India is set to be an Asian superpower soon and the youth is considered its biggest advantage. But are we teaching and training them right? Are our policies rightly aligned for the job? Dr Sunil Rai, Vice-Chencellor, University of Petroleum and Energy Studies (UPES) helps us dissect the Indian education system and talk about the nitty-gritties that need to be fixed. Excerpts from the conversation:
The National Education Policy (NEP) has been one of the most discussed topics in the Indian education sector last year. How hopeful are you about the NEP? Will it bring change or be like some of the other policies that never get fully implemented?
I think the NEP is not just leaning in a positive direction but it is also timely. Right from the Kothari Commission when we looked at education as a policy we have evolved. At that time it was all about education that would be relevant to us — it was more of following than creating. I think we have grasped and understood the degree system, infrastructure and other basics by now and it is behind us. What this NEP is focusing on is educating the educators. We have a training program like BEd for School level but have you heard of such a course for university or college level? Refresher courses don’t quite cut it. This education policy is focusing on that. There are no bad students there are only bad teachers — I have immense respect for today’s youth, we have to align ourselves as teachers with them to teach them better. We already have a course on Academic Professionalism at UPES where we select teachers who can contribute at a greater level.
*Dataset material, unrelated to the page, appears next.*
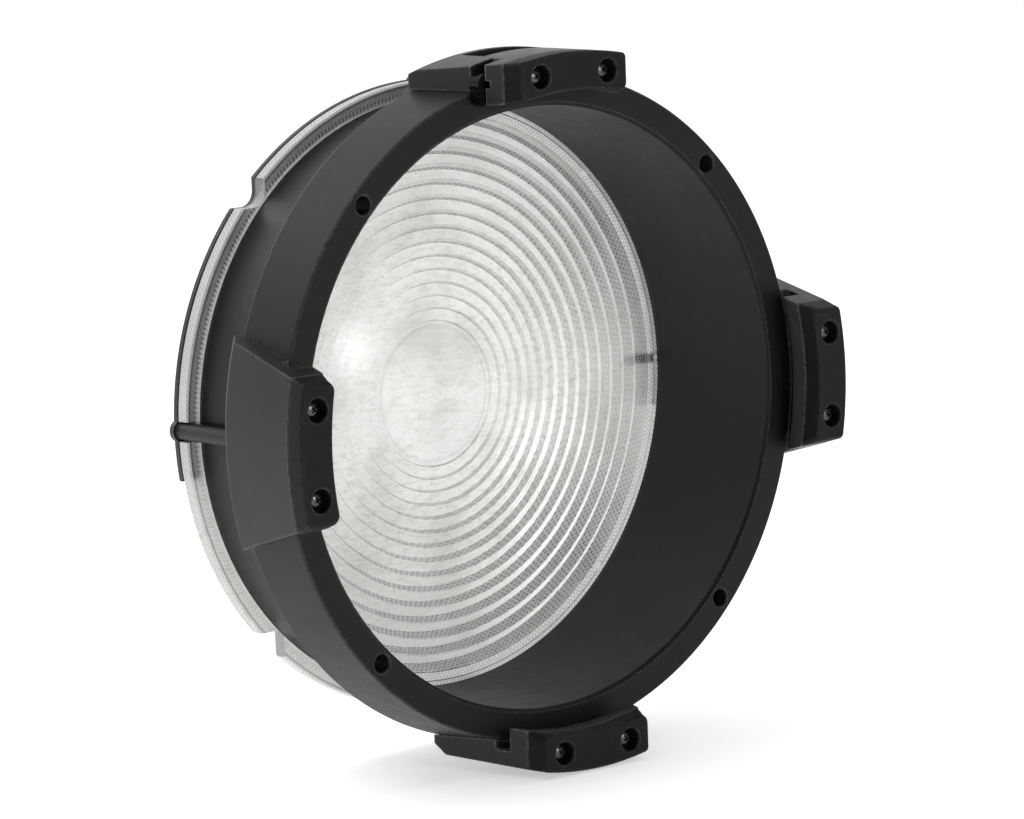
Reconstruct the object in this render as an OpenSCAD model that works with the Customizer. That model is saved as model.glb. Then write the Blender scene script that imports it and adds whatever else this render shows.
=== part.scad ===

The NEP also focuses on a National Research Fund which will integrate all the funding bodies. Do you think that this will hamper the freedom of the research you do at autonomous institutions?
These funding institutions, to start with, are a bit discriminatory towards the private institutions. It does say that if you have a certain rank you can avail funds but those too favour the public institutions — in terms of infrasturcture, funding etc. There can be a reservation when we start of but once there is equal opportunities for everyone there should not be a bias — that becomes discriminatory. The government does not give us any funds for the infrastructure nor the salary or maintenance costs. After that, there should not be any distinction.
Indians have been known for great research but lately, we often hear complaints that teachers at universities and other higher educational institutions submit a PhD just for the sake of a higher pay grade. How true is it and how would you deal with it?
I completely agree with you. These regulations (to award a promotion with a higher degree) are there for the good of the nation. NAAC, AICTE, UGC and other such bodies expect that you do research for two reasons — one is relevance and upgradation of deliveries. You can only be teaching a topic well if you have researched it. These bodies also say that it is important that a teacher has a few SCOPUS publications to their name. And people try to do it any which way. This is not good. So here at UPES, we have decided that we will undertake research that is implementable her and now. There is no use of doing something that the society finds no use of. Our Dean of Design is working on a project that will help the locals here — to enhance tourism in Dehradun and the region around it.
India has been discussing an educational makeover for some time now. What do you think are the most important aspects we need to look into at this juncture?
The higher education situation in India has three essential issues — relevance, speed and internationalisation. We keep hearing the cliched statement that whatever graduates we produce, the industry is not able to use them and that it takes about six months to one year to train them again which eats into the productivity of the youth. There has to be a relevance of what we are doing — particularly in professional programmes. it should take our students just a week’s time to get accustomed to the firm’s culture and them they are good to go. They should not lack the relevant knowledge. There is no point in an IT graduate not knowing languages like Python properly. The education sector needs to realign with the industry for this. Today, businesses are built at the speed of thought. If there is a proposition it has to take some shape in reality in three to six months time — then it’s on, otherwise it dies a natural death. We need to master the speed — execution, understanding the context, combining well with the team, everything needs to be fast. What other nations did in 50 years, India needs to do in 10. Internationalisation is unavoidable in this day and age. If I create a new product, I have to manufacture it in China because it is the cheapest, from Europe, I would need the value addition and then move on to the USA for building AI and other futuristic techs. It is thus important to understand everything from their geography to their culture and how they work to align yourself with them.
What is UPES doing to keep its curriculum relevant, speedy and global?
We not only co-design the curriculum with the industry but co-execute as well — almost 30 per cent of UPES’s programmes are co-delivered either on our campus or we send the students over. Our faculty too, is required to gather industry experience through externships where they go and work at the industry for a designated period of six to eight weeks to stay updated and learn what’s relevant. We update our curriculum every year but that is not enough. If we have already started teaching a curriculum and we are halfway through when we get reports from our alumni and our industry partners that there is a new tech in the block, we try our best to give them ample exposure. So that they are not lost when they got out into the industry. We also send our students abroad for industry experience. Student exchange programmes too help imbibe the work culture that the nations have and we can skim and take the best.